Provided data →
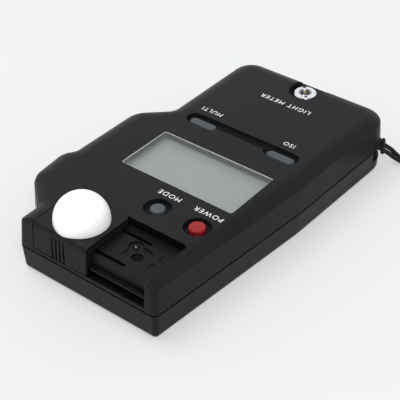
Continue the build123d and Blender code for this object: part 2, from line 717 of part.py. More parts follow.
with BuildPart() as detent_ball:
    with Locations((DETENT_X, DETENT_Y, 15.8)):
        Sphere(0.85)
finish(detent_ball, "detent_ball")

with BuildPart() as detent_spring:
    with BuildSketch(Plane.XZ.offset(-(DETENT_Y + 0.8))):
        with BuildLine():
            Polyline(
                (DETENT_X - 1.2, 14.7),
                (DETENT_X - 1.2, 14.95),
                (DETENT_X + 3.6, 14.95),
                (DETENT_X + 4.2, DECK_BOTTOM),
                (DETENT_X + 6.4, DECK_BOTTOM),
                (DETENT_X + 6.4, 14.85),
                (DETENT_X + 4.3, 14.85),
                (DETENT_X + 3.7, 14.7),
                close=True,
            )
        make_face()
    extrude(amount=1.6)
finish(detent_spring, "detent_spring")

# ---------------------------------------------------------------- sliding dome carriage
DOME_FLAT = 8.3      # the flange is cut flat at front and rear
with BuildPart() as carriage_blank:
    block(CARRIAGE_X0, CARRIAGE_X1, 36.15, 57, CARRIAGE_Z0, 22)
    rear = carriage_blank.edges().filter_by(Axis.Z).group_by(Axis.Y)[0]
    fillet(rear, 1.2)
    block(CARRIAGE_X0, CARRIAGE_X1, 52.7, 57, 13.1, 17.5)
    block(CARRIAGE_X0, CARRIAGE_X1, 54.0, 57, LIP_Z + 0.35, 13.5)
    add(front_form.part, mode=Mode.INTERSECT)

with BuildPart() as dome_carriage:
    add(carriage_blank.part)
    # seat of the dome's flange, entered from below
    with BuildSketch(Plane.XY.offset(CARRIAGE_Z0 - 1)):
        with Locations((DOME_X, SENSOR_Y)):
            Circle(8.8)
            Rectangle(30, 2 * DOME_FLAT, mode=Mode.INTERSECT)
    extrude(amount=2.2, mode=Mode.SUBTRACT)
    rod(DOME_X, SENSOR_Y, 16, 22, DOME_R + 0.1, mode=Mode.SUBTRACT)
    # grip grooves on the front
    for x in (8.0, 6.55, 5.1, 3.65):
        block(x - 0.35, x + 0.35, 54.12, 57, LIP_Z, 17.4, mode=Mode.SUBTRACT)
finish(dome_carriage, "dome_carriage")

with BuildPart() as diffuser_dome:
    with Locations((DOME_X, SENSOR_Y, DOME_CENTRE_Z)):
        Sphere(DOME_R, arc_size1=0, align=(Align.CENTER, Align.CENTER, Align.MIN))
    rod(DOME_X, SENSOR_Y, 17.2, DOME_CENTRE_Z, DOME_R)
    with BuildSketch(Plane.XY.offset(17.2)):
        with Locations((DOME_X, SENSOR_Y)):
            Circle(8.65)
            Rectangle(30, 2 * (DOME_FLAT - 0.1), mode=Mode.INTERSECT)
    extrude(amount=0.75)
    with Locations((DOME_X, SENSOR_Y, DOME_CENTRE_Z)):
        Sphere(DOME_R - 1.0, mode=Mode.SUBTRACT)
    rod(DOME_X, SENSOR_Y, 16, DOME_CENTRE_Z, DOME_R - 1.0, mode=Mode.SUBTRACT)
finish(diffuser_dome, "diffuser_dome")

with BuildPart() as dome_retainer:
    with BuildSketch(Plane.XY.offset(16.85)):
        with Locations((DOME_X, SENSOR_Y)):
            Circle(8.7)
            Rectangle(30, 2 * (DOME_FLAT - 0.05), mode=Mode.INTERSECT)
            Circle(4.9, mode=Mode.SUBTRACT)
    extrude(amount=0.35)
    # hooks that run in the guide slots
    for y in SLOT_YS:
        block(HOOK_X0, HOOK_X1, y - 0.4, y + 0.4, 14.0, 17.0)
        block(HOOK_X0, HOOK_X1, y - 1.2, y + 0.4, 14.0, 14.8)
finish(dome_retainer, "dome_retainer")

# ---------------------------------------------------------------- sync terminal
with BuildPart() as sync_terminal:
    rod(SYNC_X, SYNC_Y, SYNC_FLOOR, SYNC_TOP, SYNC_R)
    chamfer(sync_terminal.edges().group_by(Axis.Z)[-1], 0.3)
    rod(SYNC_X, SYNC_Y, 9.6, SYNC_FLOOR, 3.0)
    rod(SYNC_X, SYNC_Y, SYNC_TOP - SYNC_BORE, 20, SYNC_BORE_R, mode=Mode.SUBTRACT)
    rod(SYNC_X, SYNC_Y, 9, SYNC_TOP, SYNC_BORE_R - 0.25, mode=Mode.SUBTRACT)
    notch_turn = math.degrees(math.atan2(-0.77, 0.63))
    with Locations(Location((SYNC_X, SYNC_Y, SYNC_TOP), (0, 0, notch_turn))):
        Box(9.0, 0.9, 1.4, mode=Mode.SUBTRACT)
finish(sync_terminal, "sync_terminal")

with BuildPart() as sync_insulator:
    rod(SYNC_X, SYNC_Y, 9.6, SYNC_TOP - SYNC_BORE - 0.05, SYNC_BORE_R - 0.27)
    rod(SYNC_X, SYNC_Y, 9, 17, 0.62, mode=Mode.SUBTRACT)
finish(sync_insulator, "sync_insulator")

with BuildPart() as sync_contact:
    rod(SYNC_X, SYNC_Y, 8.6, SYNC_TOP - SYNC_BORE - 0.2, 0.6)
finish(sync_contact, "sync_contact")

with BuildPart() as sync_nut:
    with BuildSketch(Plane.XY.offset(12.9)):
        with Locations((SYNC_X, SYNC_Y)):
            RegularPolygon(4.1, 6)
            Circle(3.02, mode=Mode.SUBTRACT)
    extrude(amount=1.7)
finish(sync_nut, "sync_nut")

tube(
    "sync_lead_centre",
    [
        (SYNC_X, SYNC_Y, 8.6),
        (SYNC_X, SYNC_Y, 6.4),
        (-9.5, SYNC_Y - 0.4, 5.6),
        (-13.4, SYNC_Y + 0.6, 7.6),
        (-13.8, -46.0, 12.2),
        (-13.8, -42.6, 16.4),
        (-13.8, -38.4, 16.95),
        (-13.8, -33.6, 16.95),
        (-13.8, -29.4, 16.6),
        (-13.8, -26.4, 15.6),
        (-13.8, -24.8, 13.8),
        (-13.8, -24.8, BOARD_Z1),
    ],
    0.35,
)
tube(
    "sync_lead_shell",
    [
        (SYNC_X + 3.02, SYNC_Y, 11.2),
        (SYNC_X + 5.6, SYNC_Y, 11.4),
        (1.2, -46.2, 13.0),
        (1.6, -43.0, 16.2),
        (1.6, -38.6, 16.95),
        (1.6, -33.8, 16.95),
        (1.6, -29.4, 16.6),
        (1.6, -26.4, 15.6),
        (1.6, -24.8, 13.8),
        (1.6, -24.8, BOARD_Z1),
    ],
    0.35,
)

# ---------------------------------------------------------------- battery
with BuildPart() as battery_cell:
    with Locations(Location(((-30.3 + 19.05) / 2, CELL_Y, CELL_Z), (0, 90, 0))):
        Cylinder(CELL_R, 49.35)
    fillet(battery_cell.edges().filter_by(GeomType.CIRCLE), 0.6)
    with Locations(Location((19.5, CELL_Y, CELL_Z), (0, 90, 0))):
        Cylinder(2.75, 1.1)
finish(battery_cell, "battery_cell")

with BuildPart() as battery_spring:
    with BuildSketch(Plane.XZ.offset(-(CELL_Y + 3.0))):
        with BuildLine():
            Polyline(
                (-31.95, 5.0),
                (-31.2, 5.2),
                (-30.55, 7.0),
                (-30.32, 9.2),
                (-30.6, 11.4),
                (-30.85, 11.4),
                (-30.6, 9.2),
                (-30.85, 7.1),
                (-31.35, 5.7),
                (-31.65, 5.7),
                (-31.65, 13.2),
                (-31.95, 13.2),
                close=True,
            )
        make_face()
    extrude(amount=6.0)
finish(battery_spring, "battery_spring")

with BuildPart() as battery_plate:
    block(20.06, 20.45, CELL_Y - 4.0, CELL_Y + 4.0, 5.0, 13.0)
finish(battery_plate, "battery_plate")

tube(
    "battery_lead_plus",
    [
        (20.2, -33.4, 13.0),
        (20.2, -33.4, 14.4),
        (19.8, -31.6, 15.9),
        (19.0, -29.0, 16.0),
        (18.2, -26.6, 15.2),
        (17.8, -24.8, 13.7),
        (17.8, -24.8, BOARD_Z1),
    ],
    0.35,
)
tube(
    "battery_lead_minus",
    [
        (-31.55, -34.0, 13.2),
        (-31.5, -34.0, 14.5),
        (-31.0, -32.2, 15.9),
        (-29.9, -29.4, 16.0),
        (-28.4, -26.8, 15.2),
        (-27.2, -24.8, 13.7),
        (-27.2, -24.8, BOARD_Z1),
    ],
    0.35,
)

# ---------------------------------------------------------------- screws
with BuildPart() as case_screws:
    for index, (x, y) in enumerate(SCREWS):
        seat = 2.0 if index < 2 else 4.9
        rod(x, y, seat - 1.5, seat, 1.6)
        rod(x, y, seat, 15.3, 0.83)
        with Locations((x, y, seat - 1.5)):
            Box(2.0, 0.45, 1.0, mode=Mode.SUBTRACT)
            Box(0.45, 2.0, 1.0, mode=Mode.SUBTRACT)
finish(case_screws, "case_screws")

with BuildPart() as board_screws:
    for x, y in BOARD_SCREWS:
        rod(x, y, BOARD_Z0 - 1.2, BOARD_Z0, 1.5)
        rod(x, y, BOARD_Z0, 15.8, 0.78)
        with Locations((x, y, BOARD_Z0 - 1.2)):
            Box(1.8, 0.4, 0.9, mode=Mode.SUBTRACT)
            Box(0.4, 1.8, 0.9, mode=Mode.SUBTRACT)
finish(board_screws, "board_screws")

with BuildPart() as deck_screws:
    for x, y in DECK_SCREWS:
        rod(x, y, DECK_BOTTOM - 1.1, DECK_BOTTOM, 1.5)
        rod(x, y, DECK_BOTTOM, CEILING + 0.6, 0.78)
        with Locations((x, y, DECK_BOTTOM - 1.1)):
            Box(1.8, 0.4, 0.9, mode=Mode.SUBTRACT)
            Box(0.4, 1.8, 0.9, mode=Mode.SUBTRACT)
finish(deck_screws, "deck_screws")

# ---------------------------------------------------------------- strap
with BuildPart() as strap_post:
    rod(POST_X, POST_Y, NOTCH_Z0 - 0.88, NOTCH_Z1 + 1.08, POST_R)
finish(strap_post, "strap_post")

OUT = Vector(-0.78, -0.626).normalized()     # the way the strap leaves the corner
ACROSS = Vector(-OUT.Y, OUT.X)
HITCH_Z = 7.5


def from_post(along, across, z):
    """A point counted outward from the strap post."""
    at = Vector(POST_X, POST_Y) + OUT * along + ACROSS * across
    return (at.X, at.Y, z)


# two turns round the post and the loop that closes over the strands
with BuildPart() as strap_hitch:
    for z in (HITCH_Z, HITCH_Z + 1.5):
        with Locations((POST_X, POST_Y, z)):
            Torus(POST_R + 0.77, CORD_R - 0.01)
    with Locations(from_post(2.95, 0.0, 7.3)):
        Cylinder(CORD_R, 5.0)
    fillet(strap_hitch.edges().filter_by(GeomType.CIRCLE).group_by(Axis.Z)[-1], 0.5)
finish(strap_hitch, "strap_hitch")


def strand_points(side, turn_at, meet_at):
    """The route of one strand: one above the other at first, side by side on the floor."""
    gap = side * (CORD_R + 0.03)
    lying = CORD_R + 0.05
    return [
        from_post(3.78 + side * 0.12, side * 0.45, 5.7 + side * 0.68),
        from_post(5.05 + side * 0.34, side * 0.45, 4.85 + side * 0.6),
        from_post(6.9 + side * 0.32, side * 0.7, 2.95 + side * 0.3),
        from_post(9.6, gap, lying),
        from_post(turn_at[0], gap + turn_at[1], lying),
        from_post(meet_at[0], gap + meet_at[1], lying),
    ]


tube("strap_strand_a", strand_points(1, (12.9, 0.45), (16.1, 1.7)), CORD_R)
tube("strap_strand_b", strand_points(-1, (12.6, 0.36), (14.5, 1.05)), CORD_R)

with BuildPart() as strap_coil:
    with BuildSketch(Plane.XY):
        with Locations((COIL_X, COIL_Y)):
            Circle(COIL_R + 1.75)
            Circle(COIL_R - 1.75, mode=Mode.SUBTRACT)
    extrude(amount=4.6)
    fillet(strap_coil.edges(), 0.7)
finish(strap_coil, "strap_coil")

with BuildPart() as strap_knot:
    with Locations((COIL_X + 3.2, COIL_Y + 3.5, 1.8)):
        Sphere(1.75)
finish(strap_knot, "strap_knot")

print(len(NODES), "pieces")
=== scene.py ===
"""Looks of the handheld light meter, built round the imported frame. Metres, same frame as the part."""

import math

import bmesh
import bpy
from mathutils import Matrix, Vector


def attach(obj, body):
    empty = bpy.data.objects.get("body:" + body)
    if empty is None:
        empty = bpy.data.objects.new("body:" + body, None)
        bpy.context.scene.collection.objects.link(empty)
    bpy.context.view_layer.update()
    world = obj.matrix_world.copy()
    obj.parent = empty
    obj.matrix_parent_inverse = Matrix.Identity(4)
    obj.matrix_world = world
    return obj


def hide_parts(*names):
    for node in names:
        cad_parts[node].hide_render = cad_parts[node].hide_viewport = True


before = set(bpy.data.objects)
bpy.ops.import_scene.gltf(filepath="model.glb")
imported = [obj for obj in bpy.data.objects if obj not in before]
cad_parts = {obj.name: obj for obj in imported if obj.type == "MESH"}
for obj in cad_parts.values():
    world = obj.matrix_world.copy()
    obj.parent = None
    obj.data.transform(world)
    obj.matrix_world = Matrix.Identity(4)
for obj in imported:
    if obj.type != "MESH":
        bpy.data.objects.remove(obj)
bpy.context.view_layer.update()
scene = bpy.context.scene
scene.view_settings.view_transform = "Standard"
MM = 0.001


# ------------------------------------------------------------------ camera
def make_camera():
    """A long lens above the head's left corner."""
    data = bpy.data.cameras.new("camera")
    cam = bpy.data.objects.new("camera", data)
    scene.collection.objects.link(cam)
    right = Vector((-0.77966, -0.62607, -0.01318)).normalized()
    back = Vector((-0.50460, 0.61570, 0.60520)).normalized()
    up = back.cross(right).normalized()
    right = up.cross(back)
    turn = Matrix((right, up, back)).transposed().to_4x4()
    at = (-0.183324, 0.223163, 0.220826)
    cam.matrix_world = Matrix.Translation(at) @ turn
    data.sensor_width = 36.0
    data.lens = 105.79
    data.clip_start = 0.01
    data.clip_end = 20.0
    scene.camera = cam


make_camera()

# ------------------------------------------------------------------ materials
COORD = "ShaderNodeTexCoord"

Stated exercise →
Reproduce only the lines from the one containing "extrude(amount=4.6)" through the one containing "obj.parent = None", inclusive of both.

Worked solution →
    extrude(amount=4.6)
    fillet(strap_coil.edges(), 0.7)
finish(strap_coil, "strap_coil")

with BuildPart() as strap_knot:
    with Locations((COIL_X + 3.2, COIL_Y + 3.5, 1.8)):
        Sphere(1.75)
finish(strap_knot, "strap_knot")

print(len(NODES), "pieces")
=== scene.py ===
"""Looks of the handheld light meter, built round the imported frame. Metres, same frame as the part."""

import math

import bmesh
import bpy
from mathutils import Matrix, Vector


def attach(obj, body):
    empty = bpy.data.objects.get("body:" + body)
    if empty is None:
        empty = bpy.data.objects.new("body:" + body, None)
        bpy.context.scene.collection.objects.link(empty)
    bpy.context.view_layer.update()
    world = obj.matrix_world.copy()
    obj.parent = empty
    obj.matrix_parent_inverse = Matrix.Identity(4)
    obj.matrix_world = world
    return obj


def hide_parts(*names):
    for node in names:
        cad_parts[node].hide_render = cad_parts[node].hide_viewport = True


before = set(bpy.data.objects)
bpy.ops.import_scene.gltf(filepath="model.glb")
imported = [obj for obj in bpy.data.objects if obj not in before]
cad_parts = {obj.name: obj for obj in imported if obj.type == "MESH"}
for obj in cad_parts.values():
    world = obj.matrix_world.copy()
    obj.parent = None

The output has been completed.